Try to learn something about everything and everything about something. – Thomas Henry Huxley
No single person can learn everything about everything, which means we need to sometimes call on the help of those who are experts, or at least more knowledgeable, in a particular specialization. In terms of web development, this is usually divided between “front-end” and “back-end.” Front-end focuses primarily on the design and UX (User Experience) of the product, and back-end refers to the actual inner gears of making the website work.
As a (currently) one-man show, what usually ends up happening, is the design of the site suffers so that I can finish actually getting the damn thing working before I move onto making it “look pretty.” Boy, wouldn’t it be lovely if I didn’t have to worry about how the site operated, but how it actually looked and felt to the end user? But, all that work on the design means nothing if the site doesn’t actually work, right? But what if it works well, but looks bad? Then it also doesn’t really matter, does it?

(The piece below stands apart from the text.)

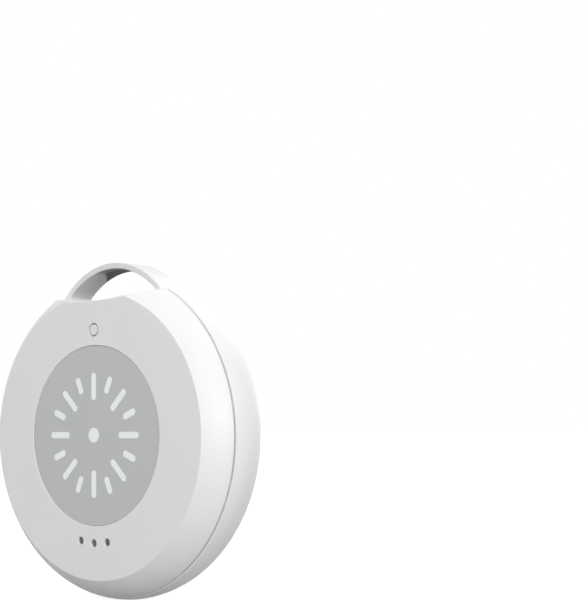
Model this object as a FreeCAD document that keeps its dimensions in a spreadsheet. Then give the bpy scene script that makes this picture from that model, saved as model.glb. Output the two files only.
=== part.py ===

Do yourself a favor, save yourself some headaches, and pick one. Why? Because there are so many great tools for both front-end and back-end developers to help mitigate their deficiencies in either. If you like front-end, WordPress, Drupal, or any other CMS can help you handle security, authentication, and (of course) content management. If you need help with the front end, employ the help of an existing HTML/CSS theme, a front-end framework, or even one of these hot new WYSIWYG responsive editors!
Why do everything yourself? Of course, nothing really beats having actual people to help you pick up some of the slack, but when you don’t have those, you can utilize the freely-available resources already created for us.
Gosh, ain’t web development wonderful?